Hormis ses textes fondateurs de la démographie mathématique, Introduction to the Mathematics of Population (1968) et Applied Mathematical Demography (1977), Nathan Keyfitz laisse une oeuvre considérable, tant en nombre qu’en diversité, comme en témoigne l’ensemble de ses écrits dont il a fait don à la bibliothèque de l’Université Harvard. En outre, au fil des années, il a obtenu de nombreux prix et récompenses, allant jusqu’à recevoir 7 doctorats honorifiques entre 1973 et 1993, dont un de l’Université de Montréal et un autre de l’Institut national de la recherche scientifique (INRS).

Nathan Keyfitz n’était pas seulement un chercheur éminent, il était aussi un enseignant et mentor distingué qui n’a pas ménagé sa peine pour former ses étudiants et conseiller ses collègues plus jeunes.

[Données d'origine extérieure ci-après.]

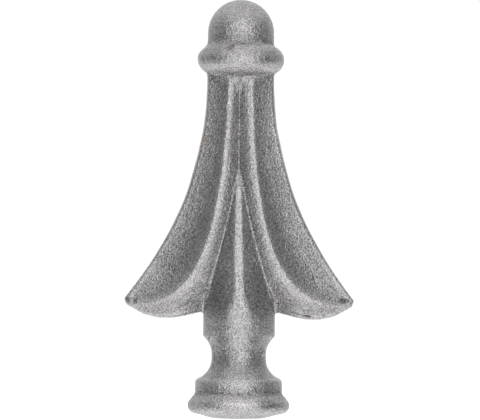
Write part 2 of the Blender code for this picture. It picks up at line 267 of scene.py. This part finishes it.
# The iron's tones: brightness, colour or roughness at values from 0 to 1 of what they follow.
MOTTLE = ((0.3, (0.85, 0.815, 0.83)), (0.7, (1.0, 0.965, 0.985)))
# Crests lighter as rubbed wear and painted highlight, hollows darker as painted shade.
WEAR_AND_SHADE_TONES = ((0.0, 0.36), (0.5, 0.45), (1.0, 0.61))
# Painted shade in hollows, by how open the surface lies round each point.
HOLLOW_SHADE = ((0.25, 0.74), (0.75, 1.0))
ROUGH_SAND = ((0.36, 0.1), (0.64, 1.0))
FINE_SAND = ((0.35, 0.3), (0.65, 1.0))
# Tones of the marks: dark for pits and dark spots, and painted light and painted shade where marks stand in
# for them.
MARK_AND_LIGHT_TONES = ((0.0, (0.03, 0.025, 0.02)), (0.5, (0.62, 0.62, 0.62)), (1.0, (1.0, 1.0, 1.0)))
RUSTED = ((0.0, (1.0, 1.0, 1.0)), (1.0, (1.0, 0.78, 0.74)))
ROUGHNESS = ((0.3, 0.22), (0.7, 0.34))
METALLIC = 0.95
BRIGHTENING = 0.62
BUMP_HEIGHT = 0.25 * MM
# Reach and rays of the painted shade in hollows.
HOLLOW_REACH = 9.0 * MM
HOLLOW_SAMPLES = 8

# Brightness of the light round the finial, by the angle away from the camera's side, in degrees. It eases over
# to that overhead and underneath by how steeply a direction points up or down.
AROUND = (
    (0, 1.7), (15, 1.56), (25, 1.32), (43, 0.99), (58, 0.23), (67, 0.11), (77, 0.21), (95, 0.42), (117, 0.6),
    (150, 0.84), (180, 0.85),
)
LIGHT_TURN = math.radians(3.5)
OVERHEAD = 1.05
OVERHEAD_Z = (0.2, 0.9)
UNDERNEATH = 1.35
UNDERNEATH_Z = (0.0, -0.75)
TENT_STRENGTH = 2.0

FLOOR_RADIUS = 0.25
FLOOR_GREY = 0.85
FLOOR_GLOW = 1.0
BACKDROP_RADIUS = 5.0
BACKDROP_GLOW = 1.05


def ease(values, start, end):
    """Ease from 0 at one value to 1 at another."""
    share = np.clip((values - start) / (end - start), 0.0, 1.0)
    return share * share * (3.0 - 2.0 * share)


def mesh_arrays(mesh):
    """Vertex places and edge ends of a mesh as arrays."""
    places = np.empty(len(mesh.vertices) * 3)
    mesh.vertices.foreach_get("co", places)
    ends = np.empty(len(mesh.edges) * 2, np.int64)
    mesh.edges.foreach_get("vertices", ends)
    return places.reshape(-1, 3), ends.reshape(-1, 2)


def vertex_normals(mesh):
    """Normal of every vertex as an array."""
    normals = np.empty(len(mesh.vertices) * 3)
    mesh.vertices.foreach_get("normal", normals)
    return normals.reshape(-1, 3)


def set_places(mesh, places):
    """Write vertex places back to a mesh."""
    mesh.vertices.foreach_set("co", places.astype(np.float32).ravel())
    mesh.update()


def store(mesh, name, values):
    """Keep one number for each vertex in the mesh."""
    mesh.attributes.new(name, "FLOAT", "POINT").data.foreach_set("value", values.astype(np.float32))


def neighbour_counts(ends, count):
    """Number of neighbours of each vertex."""
    return np.bincount(ends.ravel(), minlength=count).astype(float)


def neighbour_mean(values, ends, counts):
    """Mean of each vertex's neighbours, column by column."""
    total = np.empty_like(values)
    for column in range(values.shape[1]):
        part = np.bincount(ends[:, 0], values[ends[:, 1], column], len(values))
        part += np.bincount(ends[:, 1], values[ends[:, 0], column], len(values))
        total[:, column] = part
    return total / counts[:, None]


def apply_modifiers(piece):
    """Turn an object's modifiers into its mesh."""
    graph = bpy.context.evaluated_depsgraph_get()
    old, piece.data = piece.data, bpy.data.meshes.new_from_object(piece.evaluated_get(graph))
    piece.modifiers.clear()
    bpy.data.meshes.remove(old)


def fine_copy(node, name):
    """New object with the CAD node's shape, remeshed in small even faces, and in larger ones at the back."""
    mesh = node.data.copy()
    mesh.name = name
    piece = bpy.data.objects.new(name, mesh)
    bpy.context.scene.collection.objects.link(piece)
    remesh = piece.modifiers.new("remesh", "REMESH")
    remesh.mode = "VOXEL"
    remesh.voxel_size = VOXEL
    remesh.use_smooth_shade = True
    apply_modifiers(piece)
    back = piece.vertex_groups.new(name="back")
    back.add([vertex.index for vertex in piece.data.vertices if vertex.co.y > BACK_Y], 1.0, "REPLACE")
    thin = piece.modifiers.new("thin", "DECIMATE")
    thin.ratio = FACES_KEPT
    thin.vertex_group = back.name
    apply_modifiers(piece)
    piece.vertex_groups.clear()
    return piece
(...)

De plus, il était un homme d’action qui, bien avant l’heure, s’est intéressé au renforcement des capacités dans les pays moins développés, où il aimait à séjourner régulièrement.

Personne d’allure humble et tranquille, en dépit de sa notoriété scientifique, Nathan Keyfitz nous a quittés, mais le caractère novateur de sa recherche, malgré le passage du temps, n’en continue pas moins à inspirer nombre d’entre nous.